Our goal was to explore embodiment of exhaustion and to create strategies for exploring radical self-care. Our speakers were Jennifer Harge (Detroit) and Fikile Nxumalo (Toronto). The team-building exercise engaged further with place-based ways of conceptualizing our relationship with research, pedagogy, service, and the open hour provided further space for engaging with exhaustion/isolation.

March: Work/Life Balance Recognizing Where and When We Get Stuck.
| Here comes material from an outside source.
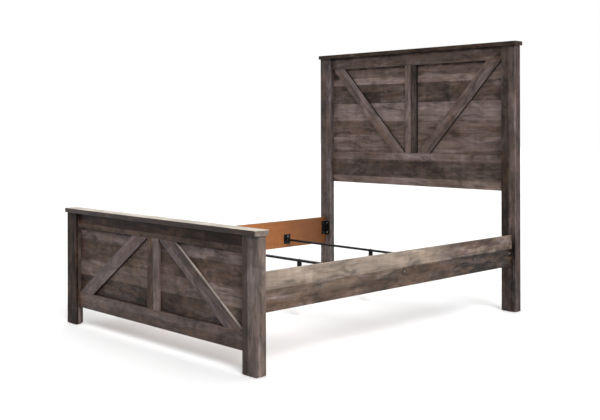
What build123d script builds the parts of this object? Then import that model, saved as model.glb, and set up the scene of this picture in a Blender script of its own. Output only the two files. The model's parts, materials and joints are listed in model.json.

Our motivation came from our belief that it is impossible to make changes in our lives if we don’t acknowledge the root of where the problem is, or how it is affecting us. We don’t expect to “fix” the problem—oftentimes it is systemic, and beyond our power to change. Rather, by drawing attention to ourselves when we become paralyzed by fear, anger, frustration, confusion, we have a chance to acknowledge its impact and make steps to address our reactions to it. The speakers were Mamela Nyamza (South Africa) and Angela Okune (California). Team building and open hours saw us cultivating small strategies to shift challenges as well as reflecting on the power in staying true to our dreams.

April: Exploring Public-facing Initiatives & How we are Re-aligning our Interests

Our goal was to explore our response-ability to events unfurling around us, and to build strategies for collaboratively engaging with communities outside our scholarly networks. Speakers were Christopher Combemale (New York) and Riya Roy (Calcultta). The team-building exercise provided opportunities to create list poetry together, and open hours provided opportunities to discuss on-campus protests and our role as scholars in fostering care for students.

May: Bridging our Works & Becoming Passion-Forward

Our aim was to be aspirational, and let our creative works and leanings be inspiration for our academic professions. Our speakers were Maisam Alomar, Deepti Misri, and Leila Gomez (Colorado) who shared with us their experiences of what collaboration looks like beyond academic spaces, and how care is not separate from community work. This conversation was particularly important in the context of the ongoing genocides around the world. Team building and open hours were spaces to concept map future goals in academia and also how we want to our work to matter beyond the classroom.

Lessons Learned and Future Directions:

The biggest challenge we faced was negotiating time differences. To allow participants some freedom, we conducted team-building and open-hours twice and at different times each during March and April. We also tried to vary the time of our Speaker Schedule between morning and evening, and posted recordings of the sessions for asynchronous engagement.

Our greatest success was the connections forged between participants. By creating a safe space to be in community, to be held and to be vulnerable with each other, we provided a way to relate beyond the singular events of our everyday lives. We effectively encouraged each other to let go of any embarrassments that were stifling our ability to express ourselves. Simultaneously, we were practicing being in good relations with each other. In so doing, we provided meaningful methods to address challenges in our research, teaching, and service. Additionally, we engaged in deep reflections to fruitfully discuss barriers (both personal and professional) to our mobility within academia that allowed for us to be inspired by others’ efforts to incorporate care through attention to ourselves and through community building.

Going forward, Chrysalis will shift to a Google Forum to support the alumni with seasonal prompts, open hours, resource sharing, and collaborative opportunities. We intend to continue developing the pilot program we implemented with the Wenner-Gren grant into a more sustainable, long-term effort by applying to long-action grants, as well as building small workshops that can be conducted in conference spaces and other annual scholarly meetings.